:: Stored rows ::
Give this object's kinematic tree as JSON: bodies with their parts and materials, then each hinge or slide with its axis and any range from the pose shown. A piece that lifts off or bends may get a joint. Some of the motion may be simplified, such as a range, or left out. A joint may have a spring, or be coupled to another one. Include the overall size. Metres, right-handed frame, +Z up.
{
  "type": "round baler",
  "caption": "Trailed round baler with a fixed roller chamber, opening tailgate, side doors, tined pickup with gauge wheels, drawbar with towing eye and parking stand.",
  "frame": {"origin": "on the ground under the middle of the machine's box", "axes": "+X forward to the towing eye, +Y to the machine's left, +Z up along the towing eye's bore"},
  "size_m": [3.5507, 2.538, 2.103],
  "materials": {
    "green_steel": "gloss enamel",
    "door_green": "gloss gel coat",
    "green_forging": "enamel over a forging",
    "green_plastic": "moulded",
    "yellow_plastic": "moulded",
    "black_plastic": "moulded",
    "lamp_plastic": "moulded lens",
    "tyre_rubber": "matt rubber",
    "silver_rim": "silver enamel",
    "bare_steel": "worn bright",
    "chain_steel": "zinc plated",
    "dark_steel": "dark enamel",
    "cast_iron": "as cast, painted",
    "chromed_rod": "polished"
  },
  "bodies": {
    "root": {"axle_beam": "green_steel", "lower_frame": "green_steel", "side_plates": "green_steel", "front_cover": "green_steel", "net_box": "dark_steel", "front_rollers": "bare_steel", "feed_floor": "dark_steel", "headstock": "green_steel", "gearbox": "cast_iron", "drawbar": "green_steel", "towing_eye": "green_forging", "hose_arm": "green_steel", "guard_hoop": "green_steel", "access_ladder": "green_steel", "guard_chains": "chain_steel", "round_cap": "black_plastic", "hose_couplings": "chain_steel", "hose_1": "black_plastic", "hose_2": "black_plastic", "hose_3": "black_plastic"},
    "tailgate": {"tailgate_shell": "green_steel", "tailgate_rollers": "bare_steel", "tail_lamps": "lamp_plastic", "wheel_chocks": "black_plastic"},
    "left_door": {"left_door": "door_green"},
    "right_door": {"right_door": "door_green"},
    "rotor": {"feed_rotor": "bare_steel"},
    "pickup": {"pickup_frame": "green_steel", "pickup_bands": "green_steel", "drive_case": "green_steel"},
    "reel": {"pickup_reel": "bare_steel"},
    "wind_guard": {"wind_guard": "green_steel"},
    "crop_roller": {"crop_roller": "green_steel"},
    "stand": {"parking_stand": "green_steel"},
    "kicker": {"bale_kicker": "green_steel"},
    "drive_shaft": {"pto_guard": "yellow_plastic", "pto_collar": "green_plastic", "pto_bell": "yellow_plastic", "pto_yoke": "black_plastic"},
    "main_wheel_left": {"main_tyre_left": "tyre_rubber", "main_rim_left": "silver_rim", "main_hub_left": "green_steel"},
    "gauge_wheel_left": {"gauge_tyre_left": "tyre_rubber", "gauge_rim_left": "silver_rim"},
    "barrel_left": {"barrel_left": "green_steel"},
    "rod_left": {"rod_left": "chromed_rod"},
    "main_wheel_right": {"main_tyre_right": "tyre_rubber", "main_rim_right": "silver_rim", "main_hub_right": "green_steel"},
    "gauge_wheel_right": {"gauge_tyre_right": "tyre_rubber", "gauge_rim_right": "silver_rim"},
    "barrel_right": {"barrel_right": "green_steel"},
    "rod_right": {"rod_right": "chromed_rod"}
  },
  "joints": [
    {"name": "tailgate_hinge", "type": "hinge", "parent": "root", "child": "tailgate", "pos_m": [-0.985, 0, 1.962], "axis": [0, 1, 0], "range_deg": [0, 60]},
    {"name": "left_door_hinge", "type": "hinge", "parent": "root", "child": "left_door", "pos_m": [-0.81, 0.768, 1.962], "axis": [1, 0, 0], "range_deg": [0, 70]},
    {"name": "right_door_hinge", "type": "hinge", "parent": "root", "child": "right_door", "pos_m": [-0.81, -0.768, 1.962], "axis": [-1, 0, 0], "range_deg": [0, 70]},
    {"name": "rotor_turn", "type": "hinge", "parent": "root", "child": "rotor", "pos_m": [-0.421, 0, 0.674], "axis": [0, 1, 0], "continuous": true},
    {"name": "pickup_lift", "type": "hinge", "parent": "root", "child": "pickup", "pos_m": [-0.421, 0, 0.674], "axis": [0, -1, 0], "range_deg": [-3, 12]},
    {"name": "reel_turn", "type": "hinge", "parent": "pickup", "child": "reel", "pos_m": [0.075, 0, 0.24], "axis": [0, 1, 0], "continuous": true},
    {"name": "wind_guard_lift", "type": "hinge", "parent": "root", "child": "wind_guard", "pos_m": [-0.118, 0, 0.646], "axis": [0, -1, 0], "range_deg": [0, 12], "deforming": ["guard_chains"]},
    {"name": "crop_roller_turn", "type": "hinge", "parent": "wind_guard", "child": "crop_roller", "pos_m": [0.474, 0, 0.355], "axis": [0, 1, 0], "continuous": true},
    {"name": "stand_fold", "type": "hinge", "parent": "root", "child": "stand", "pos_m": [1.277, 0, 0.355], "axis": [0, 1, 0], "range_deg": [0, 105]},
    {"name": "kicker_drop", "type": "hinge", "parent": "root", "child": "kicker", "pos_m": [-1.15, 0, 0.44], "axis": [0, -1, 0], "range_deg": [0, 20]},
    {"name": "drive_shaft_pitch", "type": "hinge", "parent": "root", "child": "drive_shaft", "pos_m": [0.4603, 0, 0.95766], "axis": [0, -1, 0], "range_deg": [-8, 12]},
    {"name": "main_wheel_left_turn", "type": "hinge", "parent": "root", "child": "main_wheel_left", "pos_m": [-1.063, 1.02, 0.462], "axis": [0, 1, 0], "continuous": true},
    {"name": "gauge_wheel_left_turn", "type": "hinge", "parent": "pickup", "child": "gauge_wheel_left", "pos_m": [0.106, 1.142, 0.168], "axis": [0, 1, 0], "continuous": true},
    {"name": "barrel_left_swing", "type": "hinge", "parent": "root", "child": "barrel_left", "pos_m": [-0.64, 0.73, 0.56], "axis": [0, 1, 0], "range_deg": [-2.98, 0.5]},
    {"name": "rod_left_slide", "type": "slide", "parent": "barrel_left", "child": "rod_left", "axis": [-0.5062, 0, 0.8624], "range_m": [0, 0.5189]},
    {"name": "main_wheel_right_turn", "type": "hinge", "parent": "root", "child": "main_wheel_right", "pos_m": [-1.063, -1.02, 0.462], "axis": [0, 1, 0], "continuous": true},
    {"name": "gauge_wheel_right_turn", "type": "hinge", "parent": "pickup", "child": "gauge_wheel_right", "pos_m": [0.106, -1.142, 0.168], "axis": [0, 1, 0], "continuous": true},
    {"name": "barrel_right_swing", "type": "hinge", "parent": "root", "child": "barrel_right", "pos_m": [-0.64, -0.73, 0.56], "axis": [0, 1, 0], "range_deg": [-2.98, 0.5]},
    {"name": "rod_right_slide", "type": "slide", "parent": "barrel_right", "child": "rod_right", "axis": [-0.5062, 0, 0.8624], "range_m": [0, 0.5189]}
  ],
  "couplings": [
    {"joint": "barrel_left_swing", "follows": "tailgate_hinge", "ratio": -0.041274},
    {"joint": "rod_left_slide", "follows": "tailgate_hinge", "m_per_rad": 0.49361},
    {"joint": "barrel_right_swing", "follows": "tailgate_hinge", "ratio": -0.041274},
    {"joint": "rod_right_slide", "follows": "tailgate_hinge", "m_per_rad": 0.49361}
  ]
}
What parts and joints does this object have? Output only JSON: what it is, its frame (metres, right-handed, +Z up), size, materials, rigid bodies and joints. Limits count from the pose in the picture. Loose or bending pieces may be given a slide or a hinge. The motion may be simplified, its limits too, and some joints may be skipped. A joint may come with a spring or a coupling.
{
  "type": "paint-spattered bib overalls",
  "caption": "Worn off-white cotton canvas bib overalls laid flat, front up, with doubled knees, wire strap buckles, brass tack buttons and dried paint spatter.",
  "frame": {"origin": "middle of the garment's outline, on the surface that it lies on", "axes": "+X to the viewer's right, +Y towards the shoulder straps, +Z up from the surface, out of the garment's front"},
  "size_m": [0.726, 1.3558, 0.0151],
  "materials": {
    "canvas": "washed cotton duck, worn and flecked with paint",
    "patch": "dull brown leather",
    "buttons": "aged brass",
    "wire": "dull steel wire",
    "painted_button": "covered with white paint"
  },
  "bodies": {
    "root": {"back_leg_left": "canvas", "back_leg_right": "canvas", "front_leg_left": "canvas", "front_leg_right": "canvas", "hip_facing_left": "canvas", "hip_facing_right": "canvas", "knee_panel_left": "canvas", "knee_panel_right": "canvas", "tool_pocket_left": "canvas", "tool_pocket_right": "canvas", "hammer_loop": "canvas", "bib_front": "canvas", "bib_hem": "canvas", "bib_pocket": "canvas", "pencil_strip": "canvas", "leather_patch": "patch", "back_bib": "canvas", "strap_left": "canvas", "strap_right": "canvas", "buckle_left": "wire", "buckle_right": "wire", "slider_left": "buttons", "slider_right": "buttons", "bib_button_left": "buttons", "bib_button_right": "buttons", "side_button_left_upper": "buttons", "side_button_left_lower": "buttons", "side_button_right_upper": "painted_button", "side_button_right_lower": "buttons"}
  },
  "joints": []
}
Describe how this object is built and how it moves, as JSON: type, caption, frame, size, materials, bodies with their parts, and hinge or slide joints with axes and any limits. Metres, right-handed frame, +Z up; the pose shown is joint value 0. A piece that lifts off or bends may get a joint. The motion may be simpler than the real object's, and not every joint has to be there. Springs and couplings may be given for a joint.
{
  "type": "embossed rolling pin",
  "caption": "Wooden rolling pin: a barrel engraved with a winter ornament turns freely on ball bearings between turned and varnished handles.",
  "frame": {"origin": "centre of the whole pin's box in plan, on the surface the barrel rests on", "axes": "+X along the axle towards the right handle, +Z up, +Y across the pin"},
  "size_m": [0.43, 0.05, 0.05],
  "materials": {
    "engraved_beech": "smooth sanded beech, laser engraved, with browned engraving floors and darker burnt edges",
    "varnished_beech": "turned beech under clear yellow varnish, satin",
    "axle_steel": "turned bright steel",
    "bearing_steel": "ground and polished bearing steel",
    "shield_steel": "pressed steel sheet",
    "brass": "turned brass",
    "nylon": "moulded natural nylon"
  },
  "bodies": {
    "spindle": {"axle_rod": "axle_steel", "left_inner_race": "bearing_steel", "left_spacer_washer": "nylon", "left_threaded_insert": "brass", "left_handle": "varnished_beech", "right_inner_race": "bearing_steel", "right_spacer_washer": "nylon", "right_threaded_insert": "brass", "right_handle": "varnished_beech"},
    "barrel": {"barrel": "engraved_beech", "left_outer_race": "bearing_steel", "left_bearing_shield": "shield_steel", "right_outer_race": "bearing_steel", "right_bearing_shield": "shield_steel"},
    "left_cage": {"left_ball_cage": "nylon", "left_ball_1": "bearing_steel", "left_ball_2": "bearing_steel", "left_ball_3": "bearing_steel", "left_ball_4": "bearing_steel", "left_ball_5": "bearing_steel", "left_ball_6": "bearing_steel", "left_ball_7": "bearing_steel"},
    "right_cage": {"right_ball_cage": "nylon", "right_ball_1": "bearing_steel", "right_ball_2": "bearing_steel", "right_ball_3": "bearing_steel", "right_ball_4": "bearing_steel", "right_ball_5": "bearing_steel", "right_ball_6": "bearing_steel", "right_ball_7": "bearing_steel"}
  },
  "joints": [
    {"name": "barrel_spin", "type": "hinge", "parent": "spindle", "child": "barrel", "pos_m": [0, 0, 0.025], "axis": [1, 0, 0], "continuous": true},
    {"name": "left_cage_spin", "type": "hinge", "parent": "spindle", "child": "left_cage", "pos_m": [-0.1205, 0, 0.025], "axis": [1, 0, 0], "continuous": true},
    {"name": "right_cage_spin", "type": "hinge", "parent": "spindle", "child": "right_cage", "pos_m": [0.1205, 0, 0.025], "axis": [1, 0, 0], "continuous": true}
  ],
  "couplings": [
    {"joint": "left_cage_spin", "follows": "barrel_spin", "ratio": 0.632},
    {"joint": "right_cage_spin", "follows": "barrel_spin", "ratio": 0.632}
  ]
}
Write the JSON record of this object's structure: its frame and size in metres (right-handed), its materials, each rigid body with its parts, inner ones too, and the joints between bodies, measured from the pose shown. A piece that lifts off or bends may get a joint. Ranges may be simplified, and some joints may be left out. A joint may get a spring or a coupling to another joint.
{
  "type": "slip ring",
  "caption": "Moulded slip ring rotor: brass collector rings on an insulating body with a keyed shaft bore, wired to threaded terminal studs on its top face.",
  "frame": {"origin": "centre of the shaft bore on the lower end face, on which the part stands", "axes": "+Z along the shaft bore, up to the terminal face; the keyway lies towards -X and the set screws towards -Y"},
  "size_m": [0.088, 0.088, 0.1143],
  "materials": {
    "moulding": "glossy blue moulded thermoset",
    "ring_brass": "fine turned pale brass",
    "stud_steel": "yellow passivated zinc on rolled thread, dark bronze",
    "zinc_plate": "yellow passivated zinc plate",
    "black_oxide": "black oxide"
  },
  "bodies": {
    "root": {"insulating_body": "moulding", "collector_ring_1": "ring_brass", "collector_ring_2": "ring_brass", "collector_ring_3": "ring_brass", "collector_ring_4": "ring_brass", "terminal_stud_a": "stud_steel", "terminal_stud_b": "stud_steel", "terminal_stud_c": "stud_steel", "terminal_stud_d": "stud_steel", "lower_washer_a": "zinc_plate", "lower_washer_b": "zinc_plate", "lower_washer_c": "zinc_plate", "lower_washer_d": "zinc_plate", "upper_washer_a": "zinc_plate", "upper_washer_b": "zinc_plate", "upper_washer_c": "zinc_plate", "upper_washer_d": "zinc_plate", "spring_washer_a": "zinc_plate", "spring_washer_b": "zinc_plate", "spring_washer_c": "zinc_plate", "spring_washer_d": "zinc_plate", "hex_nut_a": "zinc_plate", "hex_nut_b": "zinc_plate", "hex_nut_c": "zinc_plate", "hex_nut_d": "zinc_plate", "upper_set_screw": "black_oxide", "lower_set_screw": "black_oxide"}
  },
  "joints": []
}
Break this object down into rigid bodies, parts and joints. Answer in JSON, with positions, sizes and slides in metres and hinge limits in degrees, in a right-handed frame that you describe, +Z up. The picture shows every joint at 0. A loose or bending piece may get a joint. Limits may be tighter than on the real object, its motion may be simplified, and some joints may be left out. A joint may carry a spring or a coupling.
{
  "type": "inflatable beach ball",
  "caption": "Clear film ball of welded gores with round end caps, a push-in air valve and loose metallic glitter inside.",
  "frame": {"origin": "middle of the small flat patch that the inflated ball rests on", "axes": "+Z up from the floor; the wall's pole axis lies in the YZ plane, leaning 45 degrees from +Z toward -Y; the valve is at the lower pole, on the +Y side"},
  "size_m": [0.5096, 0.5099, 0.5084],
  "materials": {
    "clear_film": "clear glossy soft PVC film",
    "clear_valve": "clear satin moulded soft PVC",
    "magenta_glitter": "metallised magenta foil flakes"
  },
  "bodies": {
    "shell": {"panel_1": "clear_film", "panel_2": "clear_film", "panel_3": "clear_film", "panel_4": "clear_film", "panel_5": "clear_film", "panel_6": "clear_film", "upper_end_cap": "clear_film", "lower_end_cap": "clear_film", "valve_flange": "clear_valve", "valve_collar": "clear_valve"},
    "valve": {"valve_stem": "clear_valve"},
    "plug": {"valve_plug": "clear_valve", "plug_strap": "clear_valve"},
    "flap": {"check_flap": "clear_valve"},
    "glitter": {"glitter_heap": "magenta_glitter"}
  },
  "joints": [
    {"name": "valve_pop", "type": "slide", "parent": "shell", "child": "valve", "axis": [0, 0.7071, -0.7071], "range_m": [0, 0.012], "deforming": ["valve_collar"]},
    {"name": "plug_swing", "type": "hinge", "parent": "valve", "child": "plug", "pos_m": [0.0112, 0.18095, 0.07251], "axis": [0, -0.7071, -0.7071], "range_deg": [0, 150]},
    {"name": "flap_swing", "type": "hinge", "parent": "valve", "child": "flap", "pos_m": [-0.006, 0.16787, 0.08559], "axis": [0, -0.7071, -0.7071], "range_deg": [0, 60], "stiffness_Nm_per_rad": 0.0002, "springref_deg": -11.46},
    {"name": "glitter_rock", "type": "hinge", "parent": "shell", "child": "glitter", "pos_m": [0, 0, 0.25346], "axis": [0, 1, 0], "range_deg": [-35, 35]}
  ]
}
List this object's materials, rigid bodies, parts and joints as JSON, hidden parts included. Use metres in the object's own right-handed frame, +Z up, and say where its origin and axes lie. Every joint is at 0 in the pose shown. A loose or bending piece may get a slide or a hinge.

:: Directions for this task ::
Looking at the listing above, count the lines that contain "between" and give nothing but the number.

:: The solution ::
2